Was die Vorgeschichte angeht, was die Befragung im Hauptausschuss, im Beteiligungsausschuss, im Bauausschuss angeht, da sage ich Ihnen ganz ehrlich: Wir haben uns in der Tat bemüht – auch mit einem Fragenkatalog –, im Hauptausschuss von Herrn Nußbaum Antworten zu bekommen. Wir haben einen einzelnen Ordner im Datenraum und keine richtigen Antworten aus der Senatsverwaltung für Stadtentwicklung bekommen. Dass erst im Januar versucht wurde, Herrn Sarrazin im Hauptausschuss vorzuladen – gut, das können Sie uns vorwerfen. Aber selbst wenn das bereits im Dezember – ich frage Sie wann in Dezember, mit einer Sondersitzung am 23. Dezember kurz vor Weihnachten, oder wie stellen Sie sich das vor? – gewesen wäre, hätte dies höchsten zur schnelleren Einsetzung des Untersuchungsausschusses im Januar und nicht erst im Februar geführt. Deswegen ist der Vorwurf, dass wir das bewusst tun, um in den Wahlkampf hineinzugehen, an den Haaren herbeigezogen.

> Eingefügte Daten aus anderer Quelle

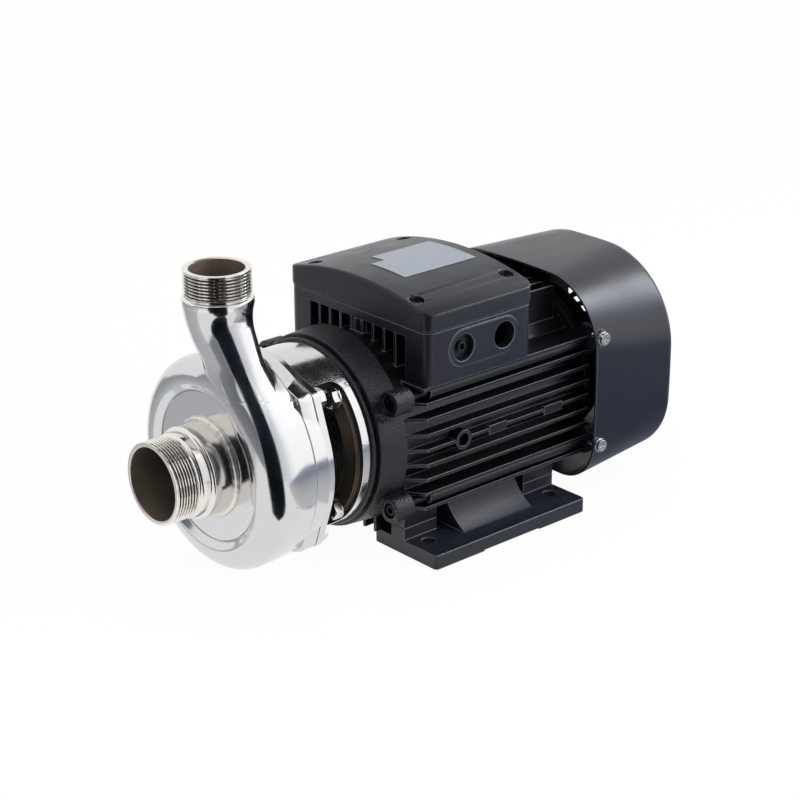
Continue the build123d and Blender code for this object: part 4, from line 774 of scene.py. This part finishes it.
collar = rounded([
    (123.9, 23.1), (123.4, 23.1), (122.6, 25.1), (118.1, 25.2), (118.1, RISER_BORE),
    (142.4, RISER_BORE), (RISER_TOP, 20.2), (RISER_TOP, 23.2),
], [0.3, 0.8, 0.8, 0.1, 0.1, 0.2, 0.3, 0.2], 4)
from_top = np.column_stack([RISER_TOP - collar[:, 0], collar[:, 1]])
along, radius = with_outline(0.3, RISER_CREST, from_top, turn)
riser = mesh_from("discharge_riser", [turned_z(RISER_TOP - along, radius, turn, VOLUTE_MIDDLE)])
discharge_riser = piece("discharge_riser", riser, "discharge_nipple", upright_steel)
paint_bore_shade(
    discharge_riser, [0, 1], (VOLUTE_MIDDLE, 0), RISER_BORE + 0.2, bore_shade,
    (2, SHAFT_HEIGHT + RISER_ROOTS[0], SHAFT_HEIGHT + RISER_ROOTS[1], RISER_CREST),
)

# %% [markdown]
# ## The weld at the suction boss
# The boss is welded to the eye floor by hand, so the bead swells and thins as it goes round. A ring
# with a round section does it, once its thickness follows a few waves round the circle.

# %% Weld bead
def bead_grid(station, radius, half, steps=288):
    """A ring of round section whose half thickness is a value times (1 + waves round the circle)."""
    angle = angles(steps)
    waves = 0.03 * np.sin(23 * angle) + 0.05 * np.sin(9 * angle + 1) + 0.02 * np.sin(41 * angle)
    section = angles(20).T
    swollen = half * (1 + waves)
    out = radius + swollen * np.cos(section)
    return turned_x(station + swollen * np.sin(section), out, angle)


bead = mesh_from("suction_bead", [bead_grid(station=-206.8, radius=34.0, half=2.8)])
piece("suction_bead", bead, "suction_weld", finishes["weld_steel"])

# %% [markdown]
# ## Hexagon bolts and washers
# A bolt head is a hexagon whose top corners are turned off by a shallow cone. Its radius is the
# distance to the flat in each direction, and its height falls where that radius passes the cone.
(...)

Uns geht darum zu klären, ob Herr Hillenberg, aber auch die Geschäftsführer der HOWOGE – bei allen Verfehlungen, die im Plenum bei allen Fraktionen unstrittig sind – letztlich nur Bauernopfer waren, um im Frühjahr 2010 diese Affäre möglichst schnell zu beenden, um möglichst schnell Nachfragen nach der Rolle von Frau Junge-Reyer und einzelnen Beteiligten im Abgeordnetenhaus zu unterbinden. Das lassen wir nicht durchgehen. Deswegen brauchen wir diesen Untersuchungsausschuss, und deswegen hoffe ich, dass Sie – anders als in Ihren Redebeiträgen – im Rechtsausschuss nicht versuchen, diesen Einsetzungsantrag durch Formalien zu torpedieren. – Ich danke Ihnen!

[Beifall bei der FDP]

Vielen Dank, Herr Kollege Meyer! – Ich habe zwei Wünsche für Kurzinterventionen. Zunächst hat Herr Kollege Doering das Wort.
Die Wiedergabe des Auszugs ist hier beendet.